Conrad Marca-Relli

(Boston, 1913 – Parma, 2000)

Biography

Conrad Marca-Relli was an American artist who belonged to the early generation of New York School Abstract Expressionist artists whose artistic innovation by the 1950s had been recognized across the Atlantic, including Paris.[1] New York School Abstract Expressionism, represented by Jackson Pollock, Willem de Kooning, Franz Kline, Robert Motherwell, Marca-Relli and others became a leading art movement of the postwar era.

His family moved to New York when he was thirteen years old and, in 1930, at the age of seventeen, he enrolled in Cooper Union where he studied for a year. He then worked for the Works Progress Administration (WPA) from 1935 to 1938. His first assignment was as a teacher at the Leonardo da Vinci Art School and later he worked in the easel and mural divisions. During this time he met fellow artists Willem de Kooning, Franz Kline, and John Graham and he won the Logan Medal of the Arts from the Art Institute of Chicago.

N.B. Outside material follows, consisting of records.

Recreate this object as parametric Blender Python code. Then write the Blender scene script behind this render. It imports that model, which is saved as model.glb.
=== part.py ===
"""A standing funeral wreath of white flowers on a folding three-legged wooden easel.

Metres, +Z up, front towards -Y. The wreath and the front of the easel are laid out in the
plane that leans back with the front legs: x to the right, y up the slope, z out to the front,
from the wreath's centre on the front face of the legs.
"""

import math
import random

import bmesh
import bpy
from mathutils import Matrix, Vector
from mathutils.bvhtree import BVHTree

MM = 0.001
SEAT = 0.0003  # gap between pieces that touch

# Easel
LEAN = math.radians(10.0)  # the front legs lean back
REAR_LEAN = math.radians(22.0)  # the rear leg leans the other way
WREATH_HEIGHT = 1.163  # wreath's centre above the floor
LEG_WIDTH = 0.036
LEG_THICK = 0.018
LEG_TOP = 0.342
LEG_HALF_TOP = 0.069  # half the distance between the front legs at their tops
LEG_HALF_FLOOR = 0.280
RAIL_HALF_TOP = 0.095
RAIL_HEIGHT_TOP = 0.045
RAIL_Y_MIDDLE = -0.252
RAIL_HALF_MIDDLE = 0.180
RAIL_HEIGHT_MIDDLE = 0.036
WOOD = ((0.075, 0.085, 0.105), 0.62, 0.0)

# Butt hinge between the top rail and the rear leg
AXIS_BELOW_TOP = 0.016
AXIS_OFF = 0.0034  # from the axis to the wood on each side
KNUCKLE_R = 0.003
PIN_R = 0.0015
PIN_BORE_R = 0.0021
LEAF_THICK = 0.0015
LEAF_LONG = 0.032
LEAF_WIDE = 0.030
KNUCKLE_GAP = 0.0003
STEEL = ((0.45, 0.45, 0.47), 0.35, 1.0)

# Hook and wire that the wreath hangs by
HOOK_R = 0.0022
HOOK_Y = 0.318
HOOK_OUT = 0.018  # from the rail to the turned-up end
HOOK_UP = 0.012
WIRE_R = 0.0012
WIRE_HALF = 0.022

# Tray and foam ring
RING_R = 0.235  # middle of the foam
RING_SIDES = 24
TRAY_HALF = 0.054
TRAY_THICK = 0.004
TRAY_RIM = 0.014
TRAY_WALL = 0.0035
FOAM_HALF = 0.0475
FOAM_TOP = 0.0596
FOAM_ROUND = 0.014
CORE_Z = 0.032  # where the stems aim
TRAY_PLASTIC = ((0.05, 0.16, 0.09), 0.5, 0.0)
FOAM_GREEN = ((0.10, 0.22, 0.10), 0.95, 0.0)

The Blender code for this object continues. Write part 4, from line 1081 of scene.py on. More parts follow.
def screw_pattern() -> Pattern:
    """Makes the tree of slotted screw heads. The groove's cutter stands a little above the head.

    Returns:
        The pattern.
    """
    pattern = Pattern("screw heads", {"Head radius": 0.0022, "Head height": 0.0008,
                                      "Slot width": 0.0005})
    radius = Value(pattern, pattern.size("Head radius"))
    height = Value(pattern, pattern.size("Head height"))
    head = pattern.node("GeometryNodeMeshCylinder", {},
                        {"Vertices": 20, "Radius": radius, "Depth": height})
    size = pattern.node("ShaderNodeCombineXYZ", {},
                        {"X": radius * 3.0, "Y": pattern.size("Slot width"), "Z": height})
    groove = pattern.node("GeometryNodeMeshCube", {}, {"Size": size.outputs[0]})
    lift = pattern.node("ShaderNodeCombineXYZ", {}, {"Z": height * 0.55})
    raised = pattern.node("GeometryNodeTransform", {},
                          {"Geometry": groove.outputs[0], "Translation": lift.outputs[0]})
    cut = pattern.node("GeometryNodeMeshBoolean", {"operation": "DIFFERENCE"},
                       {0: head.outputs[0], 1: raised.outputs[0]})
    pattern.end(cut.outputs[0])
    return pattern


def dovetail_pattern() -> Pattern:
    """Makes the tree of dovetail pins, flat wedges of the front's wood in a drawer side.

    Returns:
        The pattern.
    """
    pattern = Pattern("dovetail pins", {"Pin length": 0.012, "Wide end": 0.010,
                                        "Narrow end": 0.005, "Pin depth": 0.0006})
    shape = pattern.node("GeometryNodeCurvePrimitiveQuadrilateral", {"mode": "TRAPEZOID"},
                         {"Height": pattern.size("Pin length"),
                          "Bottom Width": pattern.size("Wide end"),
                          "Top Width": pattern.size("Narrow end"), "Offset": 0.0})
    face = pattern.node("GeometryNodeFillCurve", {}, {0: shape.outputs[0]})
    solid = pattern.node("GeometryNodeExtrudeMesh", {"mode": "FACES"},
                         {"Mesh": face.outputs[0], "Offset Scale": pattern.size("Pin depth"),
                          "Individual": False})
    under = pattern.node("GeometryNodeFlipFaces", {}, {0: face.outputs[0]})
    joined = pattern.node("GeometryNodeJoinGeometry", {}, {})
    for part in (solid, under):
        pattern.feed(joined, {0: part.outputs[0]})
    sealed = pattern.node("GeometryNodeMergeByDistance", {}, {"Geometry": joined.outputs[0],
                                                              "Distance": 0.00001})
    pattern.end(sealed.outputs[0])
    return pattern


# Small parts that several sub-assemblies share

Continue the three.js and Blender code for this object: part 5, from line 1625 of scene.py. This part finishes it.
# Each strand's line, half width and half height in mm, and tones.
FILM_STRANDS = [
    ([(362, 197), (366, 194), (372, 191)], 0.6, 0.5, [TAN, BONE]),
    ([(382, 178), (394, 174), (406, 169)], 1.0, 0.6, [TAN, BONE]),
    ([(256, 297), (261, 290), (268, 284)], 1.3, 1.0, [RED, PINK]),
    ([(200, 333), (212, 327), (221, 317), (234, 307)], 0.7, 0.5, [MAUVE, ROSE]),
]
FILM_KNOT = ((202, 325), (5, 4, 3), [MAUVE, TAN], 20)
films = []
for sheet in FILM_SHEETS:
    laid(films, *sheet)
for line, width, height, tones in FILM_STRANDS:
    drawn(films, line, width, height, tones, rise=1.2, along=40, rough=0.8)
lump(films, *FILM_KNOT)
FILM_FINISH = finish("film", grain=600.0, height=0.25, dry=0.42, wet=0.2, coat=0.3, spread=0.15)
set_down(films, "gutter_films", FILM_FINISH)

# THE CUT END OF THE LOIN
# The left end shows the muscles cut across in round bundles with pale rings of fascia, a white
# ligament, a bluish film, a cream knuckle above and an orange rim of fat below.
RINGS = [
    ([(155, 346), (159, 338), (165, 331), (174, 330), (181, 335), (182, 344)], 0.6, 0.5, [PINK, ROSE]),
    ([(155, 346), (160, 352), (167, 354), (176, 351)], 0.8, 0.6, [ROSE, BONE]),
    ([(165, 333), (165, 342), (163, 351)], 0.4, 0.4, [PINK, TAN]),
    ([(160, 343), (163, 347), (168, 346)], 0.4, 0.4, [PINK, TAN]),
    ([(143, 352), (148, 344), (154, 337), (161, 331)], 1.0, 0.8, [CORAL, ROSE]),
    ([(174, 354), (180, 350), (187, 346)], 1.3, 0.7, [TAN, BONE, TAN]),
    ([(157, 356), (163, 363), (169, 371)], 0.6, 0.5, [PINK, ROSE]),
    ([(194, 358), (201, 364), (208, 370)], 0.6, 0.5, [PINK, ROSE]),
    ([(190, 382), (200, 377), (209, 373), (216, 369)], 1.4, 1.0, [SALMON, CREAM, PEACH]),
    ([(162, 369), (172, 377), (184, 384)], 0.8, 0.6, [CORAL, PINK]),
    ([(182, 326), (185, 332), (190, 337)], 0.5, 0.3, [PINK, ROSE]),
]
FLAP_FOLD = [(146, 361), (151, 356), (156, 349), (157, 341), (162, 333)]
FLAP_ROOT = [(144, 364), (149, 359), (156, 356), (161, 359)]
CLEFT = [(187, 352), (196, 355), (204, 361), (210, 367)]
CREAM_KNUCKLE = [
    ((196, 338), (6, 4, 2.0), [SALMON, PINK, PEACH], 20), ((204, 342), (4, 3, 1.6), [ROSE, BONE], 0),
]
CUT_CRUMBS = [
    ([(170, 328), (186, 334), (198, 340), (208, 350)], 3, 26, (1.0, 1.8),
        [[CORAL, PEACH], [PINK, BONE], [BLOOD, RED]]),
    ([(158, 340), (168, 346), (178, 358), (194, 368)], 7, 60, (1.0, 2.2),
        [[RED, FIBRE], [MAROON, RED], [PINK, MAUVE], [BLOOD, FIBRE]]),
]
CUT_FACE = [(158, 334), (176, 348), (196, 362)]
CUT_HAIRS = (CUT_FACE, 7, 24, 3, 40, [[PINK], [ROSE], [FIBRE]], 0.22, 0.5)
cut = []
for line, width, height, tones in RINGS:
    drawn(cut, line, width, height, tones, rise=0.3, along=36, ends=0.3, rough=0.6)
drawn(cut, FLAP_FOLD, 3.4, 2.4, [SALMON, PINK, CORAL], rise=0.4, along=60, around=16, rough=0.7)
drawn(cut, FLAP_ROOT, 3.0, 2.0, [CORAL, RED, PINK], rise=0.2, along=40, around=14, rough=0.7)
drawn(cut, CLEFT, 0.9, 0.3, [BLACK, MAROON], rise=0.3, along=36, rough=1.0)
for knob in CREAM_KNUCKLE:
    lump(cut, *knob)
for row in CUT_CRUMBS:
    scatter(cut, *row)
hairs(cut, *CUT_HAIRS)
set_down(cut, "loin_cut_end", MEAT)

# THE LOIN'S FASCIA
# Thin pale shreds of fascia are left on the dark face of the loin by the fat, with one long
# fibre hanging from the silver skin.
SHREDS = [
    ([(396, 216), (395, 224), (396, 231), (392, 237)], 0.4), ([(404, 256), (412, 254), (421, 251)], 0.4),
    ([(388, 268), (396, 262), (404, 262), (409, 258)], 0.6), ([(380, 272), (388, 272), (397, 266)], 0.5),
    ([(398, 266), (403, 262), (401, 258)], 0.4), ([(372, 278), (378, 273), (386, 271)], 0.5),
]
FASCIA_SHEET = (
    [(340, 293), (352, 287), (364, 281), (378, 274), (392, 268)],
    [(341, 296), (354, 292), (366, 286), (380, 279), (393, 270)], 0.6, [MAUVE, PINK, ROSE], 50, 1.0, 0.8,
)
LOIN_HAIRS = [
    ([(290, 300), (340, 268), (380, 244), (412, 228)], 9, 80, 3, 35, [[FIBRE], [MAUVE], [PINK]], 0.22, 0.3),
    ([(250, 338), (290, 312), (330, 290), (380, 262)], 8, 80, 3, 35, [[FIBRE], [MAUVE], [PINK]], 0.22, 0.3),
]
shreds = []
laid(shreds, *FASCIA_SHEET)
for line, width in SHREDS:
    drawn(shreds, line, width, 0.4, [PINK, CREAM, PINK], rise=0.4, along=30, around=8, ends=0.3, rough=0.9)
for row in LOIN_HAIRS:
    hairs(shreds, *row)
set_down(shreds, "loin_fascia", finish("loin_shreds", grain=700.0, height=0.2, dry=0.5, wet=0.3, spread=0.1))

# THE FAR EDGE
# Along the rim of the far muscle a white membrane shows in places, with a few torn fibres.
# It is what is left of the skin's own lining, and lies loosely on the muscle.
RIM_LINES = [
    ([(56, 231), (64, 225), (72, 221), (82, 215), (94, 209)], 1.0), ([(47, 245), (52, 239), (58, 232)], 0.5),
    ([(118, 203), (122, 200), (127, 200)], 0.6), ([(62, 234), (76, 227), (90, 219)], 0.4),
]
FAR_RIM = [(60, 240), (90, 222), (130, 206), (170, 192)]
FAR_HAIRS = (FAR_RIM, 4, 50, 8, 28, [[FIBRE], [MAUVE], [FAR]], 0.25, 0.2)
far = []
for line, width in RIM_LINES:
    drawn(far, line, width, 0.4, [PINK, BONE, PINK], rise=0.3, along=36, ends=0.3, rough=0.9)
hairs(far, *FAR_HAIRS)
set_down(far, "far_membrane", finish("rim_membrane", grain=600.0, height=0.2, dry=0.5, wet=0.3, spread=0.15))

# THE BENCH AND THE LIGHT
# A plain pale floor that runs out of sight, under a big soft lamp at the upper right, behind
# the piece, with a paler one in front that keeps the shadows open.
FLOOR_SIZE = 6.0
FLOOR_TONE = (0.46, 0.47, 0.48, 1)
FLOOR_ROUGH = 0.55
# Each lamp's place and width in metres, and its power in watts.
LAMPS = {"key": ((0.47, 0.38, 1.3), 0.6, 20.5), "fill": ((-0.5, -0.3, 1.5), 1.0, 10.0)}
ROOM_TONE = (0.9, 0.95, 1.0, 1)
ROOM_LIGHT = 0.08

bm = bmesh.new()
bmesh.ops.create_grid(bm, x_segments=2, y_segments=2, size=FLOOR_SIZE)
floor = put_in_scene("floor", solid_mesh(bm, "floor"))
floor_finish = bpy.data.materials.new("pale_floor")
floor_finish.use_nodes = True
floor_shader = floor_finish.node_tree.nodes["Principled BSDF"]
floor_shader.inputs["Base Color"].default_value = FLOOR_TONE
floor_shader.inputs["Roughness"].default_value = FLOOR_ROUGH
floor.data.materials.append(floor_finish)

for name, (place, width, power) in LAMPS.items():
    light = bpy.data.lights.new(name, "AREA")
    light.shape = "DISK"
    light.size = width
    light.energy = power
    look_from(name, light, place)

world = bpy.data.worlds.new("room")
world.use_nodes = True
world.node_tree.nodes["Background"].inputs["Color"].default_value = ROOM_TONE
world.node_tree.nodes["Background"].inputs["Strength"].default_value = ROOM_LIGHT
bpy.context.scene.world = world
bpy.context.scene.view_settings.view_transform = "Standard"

Marca-Relli served in the US Army between 1941 and 1945 and then returned to New York in 1946. In 1949, he joined other artists to form the "Downtown Group" whose workshop was located at 39 East 8th Street in Greenwich Village. Artist members also included Willem de Kooning, Robert Motherwell, Franz Kline, Jackson Pollock, and Robert Rauschenberg and their focus was the exploration of the avant-garde. He was selected by his fellow artists to show in the Ninth Street Show held on May 21-June 10, 1951. It was organized by Leo Castelli and is considered the first exhibition of Abstract Expressionism.

In 1953 in Mexico he had run low on paint and began attaching strips of canvas to add texture to his painting, something which became a signature element of his work. Throughout the 1950s, Marca-Relli continued to work and socialize with the abstract expressionists and his work was shown alongside theirs at both the Stable and Kootz Galleries in New York. During this period, he taught a Yale University and, in 1953, he purchased a house near East Hampton at the Springs, next to Lee Krasner and Jackson Pollock who became close friends. During the ensuing years Marca-Relli experimented with materials and collage.

There were numerous solo exhibitions of Marca-Relli's work and the Whitney Museum mounted his first retrospective exhibition in 1967. His work is in the collections of the Carnegie Museum of Art, the Guggenheim Collection, the Metropolitan Museum of Art, and the Smithsonian American Art Museum.

In 1996 he and his wife, Anita Gibson, moved to Parma, Italy. Conrad Marca-Relli was named an honorary Italian citizen shortly before his death on 29 August 2000.